XI. DITHER PATTERN GENERATOR
Dither pattern generator 90 consists of a dither ROM 802, as shown
in FIG. 13, which is used to provide a stippling or dither effect.
This effect is produced in much the same way as the translucency
effect, the difference being that the state of a bit in the dither
pattern determines which of two data values will be written into
the corresponding pixel location in the frame buffer. It will be
recalled that the second word of the PDRW instruction contains a
DATAH and DATAL data word. If any particular DP (dither pattern)
bit is low, DATAL is written into the corresponding pixel location.
If the bit is high, DATAH is written into the corresponding pixel
location. It will thus be appreciated that the apparent color of
the polygon is a programmable mixture of the color defined by DATAL
and the color defined by DATAH depending upon the pattern of ones
and zeros on the DP lines out of dither ROM 802 to VSR 80 (FIG. 3).
By using this technique the system can appear to display many more
than 16 colors at one time while storing only four bits per pixel
in the frame buffer.
Dither ROM 802 receives the same address inputs as translucency ROM
800. If T/D is high, all outputs of ROM 802 are low causing DATAL
to be written to every pixel of the polygon. If T/D is low,
LEVEL0-LEVEL3 specify one of 16 dither patterns, with the three
LSBs of the Y address determining which line of the pattern is to
be read out for the currently addressed stripe. In an alternative
embodiment the dither and translucency pattern generators are both
arranged with patterns 8 pixels wide by 8 pixels high.
XII. VIDEO SHIFT REGISTER
FIG. 14 shows the shift register, read-modify-write and dither
circuitry associated with one pixel in the 32-pixel stripe. It will
be understood that VSR 80 includes 32 identical such circuits, one
stage for each pixel. Returning momentarily to FIG. 3, the two
4-bit data words DATAH and DATAL, stored in data register 2, are
supplied to the DITHER MUX (DM) input of VSR 80. Each STAGE N of
VSR 80 includes a Shift Register Stage 900 having its shift-in (SI)

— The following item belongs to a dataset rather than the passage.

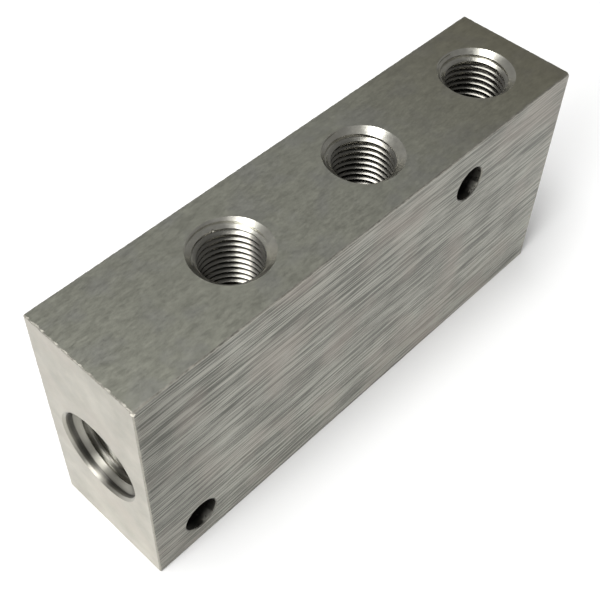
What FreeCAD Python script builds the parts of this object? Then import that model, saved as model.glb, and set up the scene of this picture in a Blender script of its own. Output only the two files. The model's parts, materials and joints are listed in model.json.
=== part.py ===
import FreeCAD, Part
import os

import Sketcher
from FreeCAD import Vector

# Air manifold block: one solid bar, drilled along its length from the inlet end and tapped for one inlet
# and a row of outlets, with two holes across it for the bolts that hold it.
# Frame: the bar stands on its bottom face with the origin below its middle, +X from the inlet end to the
# closed end, +Y across the bar and +Z up through the outlets. Lengths are in mm and angles in degrees.
sizes = {
    "block_width": 25.4,
    "block_height": 50.8,
    "edge_break": 0.3,
    "port_count": 3,
    "first_port_from_inlet_end": 31.35,
    "port_pitch": 32.0,
    "last_port_to_closed_end": 12.6,
    "port_bore_diameter": 11.45,
    "port_mouth_diameter": 15.0,
    "mouth_angle": 90.0,
    "inlet_height": 24.3,
    "inlet_bore_diameter": 14.95,
    "inlet_mouth_diameter": 18.6,
    "inlet_bore_depth": 20.0,
    "gallery_diameter": 12.0,
    "gallery_past_last_port": 2.0,
    "drill_point_angle": 118.0,
    "mounting_hole_diameter": 7.1,
    "mounting_hole_deburr": 0.2,
    "low_hole_from_inlet_end": 10.35,
    "low_hole_height": 7.35,
    "high_hole_below_top": 9.55,
}

# Places along the bar, measured from the inlet end: the high mounting hole lies midway between the last
# two ports, and the gallery ends just past the last port, so that the closed end stays thick.
last_port = "(Sizes.first_port_from_inlet_end + (Sizes.port_count - 1) * Sizes.port_pitch)"
block_length = f"({last_port} + Sizes.last_port_to_closed_end)"
gallery_depth = f"({last_port} + Sizes.gallery_past_last_port)"
high_hole_from_inlet_end = f"({last_port} - Sizes.port_pitch / 2)"

document = FreeCAD.newDocument("AirManifoldBlock")
sheet = document.addObject("Spreadsheet::Sheet", "Sizes")
for row, (alias, size) in enumerate(sizes.items(), start=1):
    sheet.set(f"A{row}", alias)
    sheet.set(f"B{row}", str(size))
    sheet.setAlias(f"B{row}", alias)
document.recompute()


def value_of(expression):
    """What an expression in the sheet's sizes comes to now."""
    return float(sheet.evalExpression(expression))


def origin_feature(body, role):
    """The body's own origin plane or axis with this role."""
    return next(item for item in body.Origin.OriginFeatures if item.Role == role)


def add_sketch(body, name, plane, offsets):
    """A sketch on an origin plane of the body, shifted along the plane's own axes by expressions."""
    sketch = body.newObject("Sketcher::SketchObject", name)
    sketch.AttachmentSupport = [(origin_feature(body, plane), "")]
    sketch.MapMode = "FlatFace"
    for direction, expression in offsets.items():
        sketch.setExpression(f"AttachmentOffset.Base.{direction}", expression)
    return sketch


def add_dimension(sketch, name, expression, kind, *places):
    """A named dimension that follows the sheet."""
    index = sketch.addConstraint(Sketcher.Constraint(kind, *places, value_of(expression)))
    sketch.renameConstraint(index, name)
    sketch.setExpression(f"Constraints.{name}", expression)


def place_point(sketch, name, geometry, vertex, across, up):
    """Dimensions a point of the sketch from its origin, or puts it on an axis where the expression is 0."""
    for suffix, kind, axis, expression in (
        ("across", "DistanceX", -2, across),
        ("up", "DistanceY", -1, up),
    ):
        if expression == "0":
            sketch.addConstraint(Sketcher.Constraint("PointOnObject", geometry, vertex, axis))
        else:
            add_dimension(sketch, f"{name}_{suffix}", expression, kind, -1, 1, geometry, vertex)


def add_profile(sketch, corners):
    """A closed outline of straight lines through named corners, each given by two expressions."""
    points = [Vector(value_of(across), value_of(up), 0) for name, across, up in corners]
    for index, (start, end) in enumerate(zip(points, points[1:] + points[:1])):
        sketch.addGeometry(Part.LineSegment(start, end))
        if index:
            sketch.addConstraint(Sketcher.Constraint("Coincident", index - 1, 2, index, 1))
    sketch.addConstraint(Sketcher.Constraint("Coincident", index, 2, 0, 1))
    for index, (name, across, up) in enumerate(corners):
        place_point(sketch, name, index, 1, across, up)


def add_circle(sketch, name, across, up, diameter):
    """A circle whose centre and diameter follow the sheet."""
    centre = Vector(value_of(across), value_of(up), 0)
    circle = Part.Circle(centre, Vector(0, 0, 1), value_of(diameter) / 2)
    index = sketch.addGeometry(circle)
    place_point(sketch, name, index, 3, across, up)
    add_dimension(sketch, f"{name}_diameter", diameter, "Diameter", index)


def bind(feature, expressions):
    """Ties properties of a feature to the sheet."""
    for name, expression in expressions.items():
        feature.setExpression(name, expression)


def check_cut(feature):
    """Stops the build where a cutting feature has taken nothing away."""
    document.recompute()
    if feature.Shape.Volume > feature.BaseFeature.Shape.Volume - 0.01:
        raise RuntimeError(f"{feature.Name} cuts nothing")


def pad_bar(body):
    """The bar itself, with every outer edge broken."""
    outline = add_sketch(body, "BarOutline", "XY_Plane", {})
    half_length = f"({block_length} / 2)"
    half_width = "(Sizes.block_width / 2)"
    add_profile(outline, [
        ("inlet_right", f"-{half_length}", f"-{half_width}"),
        ("closed_right", half_length, f"-{half_width}"),
        ("closed_left", half_length, half_width),
        ("inlet_left", f"-{half_length}", half_width),
    ])
    bar = body.newObject("PartDesign::Pad", "Bar")
    bar.Profile = outline
    bind(bar, {"Length": "Sizes.block_height"})
    document.recompute()
    broken_edges = body.newObject("PartDesign::Chamfer", "BrokenEdges")
    broken_edges.Base = (bar, [""])
    broken_edges.UseAllEdges = True
    bind(broken_edges, {"Size": "Sizes.edge_break"})
    check_cut(broken_edges)


def drill_ports(body):
    """The outlets: countersunk bores down into the gallery, in a row along the top."""
    centre = add_sketch(body, "FirstPort", "XY_Plane", {
        "x": f"Sizes.first_port_from_inlet_end - {block_length} / 2",
        "z": "Sizes.block_height",
    })
    add_circle(centre, "port", "0", "0", "Sizes.port_bore_diameter")
    document.recompute()
    port = body.newObject("PartDesign::Hole", "Port")
    port.Profile = centre
    port.ThreadType = "None"
    port.HoleCutType = "Countersink"
    port.DepthType = "Dimension"
    port.DrillPoint = "Angled"
    bind(port, {
        "Diameter": "Sizes.port_bore_diameter",
        "HoleCutDiameter": "Sizes.port_mouth_diameter",
        "HoleCutCountersinkAngle": "Sizes.mouth_angle",
        "Depth": "Sizes.block_height - Sizes.inlet_height",
        "DrillPointAngle": "Sizes.drill_point_angle",
    })
    check_cut(port)
    row_of_ports = body.newObject("PartDesign::LinearPattern", "RowOfPorts")
    row_of_ports.Originals = [port]
    row_of_ports.Direction = (origin_feature(body, "X_Axis"), [""])
    row_of_ports.Mode = "Spacing"
    bind(row_of_ports, {"Offset": "Sizes.port_pitch", "Occurrences": "Sizes.port_count"})
    body.Tip = row_of_ports
    check_cut(row_of_ports)


def drill_mounting_holes(body):
    """Two clearance holes across the bar, with their rims deburred on both sides."""
    centres = add_sketch(body, "MountingHoleCentres", "XZ_Plane", {
        "x": f"-{block_length} / 2",
        "z": "Sizes.block_width / 2",
    })
    diameter = "Sizes.mounting_hole_diameter"
    add_circle(centres, "low_hole", "Sizes.low_hole_from_inlet_end", "Sizes.low_hole_height", diameter)
    high_hole_height = "Sizes.block_height - Sizes.high_hole_below_top"
    add_circle(centres, "high_hole", high_hole_from_inlet_end, high_hole_height, diameter)
    document.recompute()
    holes = body.newObject("PartDesign::Hole", "MountingHoles")
    holes.Profile = centres
    holes.ThreadType = "None"
    holes.HoleCutType = "Countersink"
    holes.DepthType = "ThroughAll"
    bind(holes, {
        "Diameter": diameter,
        "HoleCutDiameter": f"{diameter} + 2 * Sizes.mounting_hole_deburr",
        "HoleCutCountersinkAngle": "Sizes.mouth_angle",
    })
    check_cut(holes)
    far_rims = body.newObject("PartDesign::Mirrored", "FarRims")
    far_rims.Originals = [holes]
    far_rims.MirrorPlane = (origin_feature(body, "XZ_Plane"), [""])
    body.Tip = far_rims
    check_cut(far_rims)


def bore_gallery(body):
    """The inlet's countersunk bore and the blind gallery behind it, turned about the bar's long axis."""
    half_profile = add_sketch(body, "InletAndGallery", "XZ_Plane", {
        "x": f"-{block_length} / 2",
        "y": "Sizes.inlet_height",
    })
    mouth = "(Sizes.inlet_mouth_diameter / 2)"
    bore = "(Sizes.inlet_bore_diameter / 2)"
    gallery = "(Sizes.gallery_diameter / 2)"
    drill_slope = "tan(Sizes.drill_point_angle * 1 deg / 2)"
    add_profile(half_profile, [
        ("inlet_centre", "0", "0"),
        ("mouth_rim", "0", mouth),
        ("bore_start", f"({mouth} - {bore}) / tan(Sizes.mouth_angle * 1 deg / 2)", bore),
        ("bore_end", "Sizes.inlet_bore_depth", bore),
        ("gallery_start", f"Sizes.inlet_bore_depth + ({bore} - {gallery}) / {drill_slope}", gallery),
        ("gallery_end", gallery_depth, gallery),
        ("drill_tip", f"{gallery_depth} + {gallery} / {drill_slope}", "0"),
    ])
    document.recompute()
    turned = body.newObject("PartDesign::Groove", "Gallery")
    turned.Profile = half_profile
    turned.ReferenceAxis = (half_profile, ["H_Axis"])
    turned.Angle = 360
    check_cut(turned)


def manifold_block():
    """The whole object, which is one piece of metal."""
    body = document.addObject("PartDesign::Body", "manifold_block")
    body.Label = "manifold_block"
    pad_bar(body)
    drill_ports(body)
    drill_mounting_holes(body)
    bore_gallery(body)
    return body


sub_parts = [manifold_block()]
document.recompute()
for item in document.Objects:
    if {"Invalid", "Error"} & set(item.State):
        raise RuntimeError(f"{item.Name} has failed: {item.State}")
for sub_part in sub_parts:
    if sub_part.Shape.isNull() or not sub_part.Shape.isValid():
        raise RuntimeError(f"{sub_part.Label} has no valid shape")

os.makedirs("parts", exist_ok=True)
for sub_part in sub_parts:
    box = sub_part.Shape.BoundBox
    print(sub_part.Label, f"{box.XLength:.2f} x {box.YLength:.2f} x {box.ZLength:.2f} mm,",
          f"{sub_part.Shape.Volume:.0f} mm3, {len(sub_part.Shape.Solids)} solid")
    sub_part.Shape.exportStep(f"parts/{sub_part.Label}.step")
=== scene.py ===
import json
import math

import bmesh
import bpy
from mathutils import Euler, Matrix, Vector, noise


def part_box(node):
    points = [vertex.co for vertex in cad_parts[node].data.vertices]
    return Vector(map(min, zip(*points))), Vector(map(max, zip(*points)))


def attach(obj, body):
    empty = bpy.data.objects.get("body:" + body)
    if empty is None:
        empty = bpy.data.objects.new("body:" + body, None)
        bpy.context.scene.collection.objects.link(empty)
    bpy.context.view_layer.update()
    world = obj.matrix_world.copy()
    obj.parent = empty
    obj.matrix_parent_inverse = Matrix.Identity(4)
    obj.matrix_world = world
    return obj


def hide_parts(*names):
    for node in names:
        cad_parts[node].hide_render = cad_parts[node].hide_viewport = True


# Air manifold block: one steel bar with a tapped inlet, three tapped outlets and two mounting holes

mm = 0.001  # lengths in the settings are in mm, and this turns them into Blender's metres
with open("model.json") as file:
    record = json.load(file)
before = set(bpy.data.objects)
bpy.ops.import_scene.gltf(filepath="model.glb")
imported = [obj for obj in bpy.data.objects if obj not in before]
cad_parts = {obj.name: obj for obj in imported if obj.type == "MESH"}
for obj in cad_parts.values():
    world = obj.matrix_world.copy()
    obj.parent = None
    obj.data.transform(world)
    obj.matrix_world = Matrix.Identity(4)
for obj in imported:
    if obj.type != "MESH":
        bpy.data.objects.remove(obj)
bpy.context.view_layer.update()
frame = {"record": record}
blockLow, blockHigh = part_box("manifold_block")
mounts = {mount["name"]: mount for mount in frame["record"]["mounts"]}
outletNames = sorted(name for name in mounts if name.startswith("outlet_"))
mountingHoleNames = sorted(name for name in mounts if name.startswith("mounting_hole_"))
inlet = mounts["inlet"]
galleryHeight = inlet["pos_m"][2]
scene = bpy.context.scene
print("frame loaded, block", [round(side / mm, 2) for side in blockHigh - blockLow], "mm")


# Camera, where the photograph was taken from

cameraSettings = {
    "location": (-98.59, -84.32, 175.14),
    "turn": (39.63, -1.29, -46.19),  # degrees about X, Y and Z
    "focalLength": 63.0,
    "sensorWidth": 36.0,
    "clipStart": 1.0,
}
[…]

input connected to the shift-out (SO) output of stage N+1, which is
associated with the pixel immediately to the right of the pixel in
RAM #N of the frame buffer. Shift Register Stage 900 is connected
to RAM #N by Data Bus 906. The SO output of Shift Register Stage
900 is connected to the SI input of Stage N-1, which is associated
with the adjacent pixel to the left. The data at the DM inputs of
VSR 80 (FIG. 3) is coupled to the A and B inputs of DITHER MUX 902,
which has a select (S) input connected to one of four DP input
lines from Dither Generator 90. The DP input is one of the four
signals DP0-DP3 supplied by dither pattern generator 90, and each
DP signal is supplied to every fourth adjacent stage in VSR 80 to
produce a pattern like that already described with respect to write
enable generator 72. Depending upon the value of the DP #n bit,
DATAL or DATAH is supplied to output Y of DITHER MUX 902 which is
coupled either directly to RMW MUX 904 or indirectly through
exclusive-OR gate 910, OR gate 912 or AND gate 914. Gates 910, 912
and 914 are all 4-bit gates. Data is written into the frame buffer
through RMW MUX 904 the output of which is connected to data bus
906.
When the VIDEO CYCLE input is active, the data at the addressed
memory location of frame buffer 64 is loaded into VSR 80, one 4-bit
pixel value per shift register stage 900. When VIDEO CYCLE is not
active VSR 80 shifts the data from the SO output of one shift
register stage to the SI input of the next stage. VSR 80 operates
with a shift register clock having a period equal to 80 nsec., thus
four pixels are shifted out of VSR 80 for every frame buffer memory
cycle (320 nsec.).
For data which is to be written without modification into the frame
buffer, T0 and T1 are both set low thereby selecting the zero input
to MUX 904. In this case, the output data from DITHER MUX 902 is
place on data bus 906 and stored in the frame buffer.
The read-modify-write feature is used to fill in polygons with
pixel values that are logical combinations of the pixel value
defined in the PDRW instruction and the pixel values already in the
frame buffer. The logical combinations, AND, OR and exclusive-OR
allow the bit planes in the frame buffer to be accessed and
modified independently. The operation of VSR 80 is controlled by
signals T0, T1 and R/W which are supplied to the RMW input of VSR
80 by horizontal line drawer 42 (FIG. 3). As was stated previously,
the control section in horizontal line drawer 42 activates the R/W
line when a read-modify-write operation is to be performed, causing
the data from RAM #n in frame buffer 64 to be loaded into feedback
register 908. During the next memory cycle a write cycle is
executed in which the data at the output of RMW MUX 904 is written
into the frame buffer. T0 and T1, control MUX 904 and determine
what type of modification is to be performed on the data coming
from the frame buffer. The circuitry just described permits the
host processor to access the frame buffer by performing
read-modify-write operations on individual pixels. Although the
illustrated implementation performs only AND, OR and exclusive-OR
operations, other kinds of modification are possible. For example,
a RAM or ROM may be employed in place of the logic gates shown in
FIG. 14, with the data output of the RAM or ROM coupled to data
buffer 906 and the address inputs driven by the outputs of feedback
register 908 and DITHER MUX 902.
While the invention has been illustrated and described in detail in
the drawings and foregoing description, the same is to be
considered as illustrative and not restrictive in character, it
being understood that only the preferred embodiment has been shown
and described and that all changes and modifications that come
within the spirit of the invention are desired to be protected.
* * * * *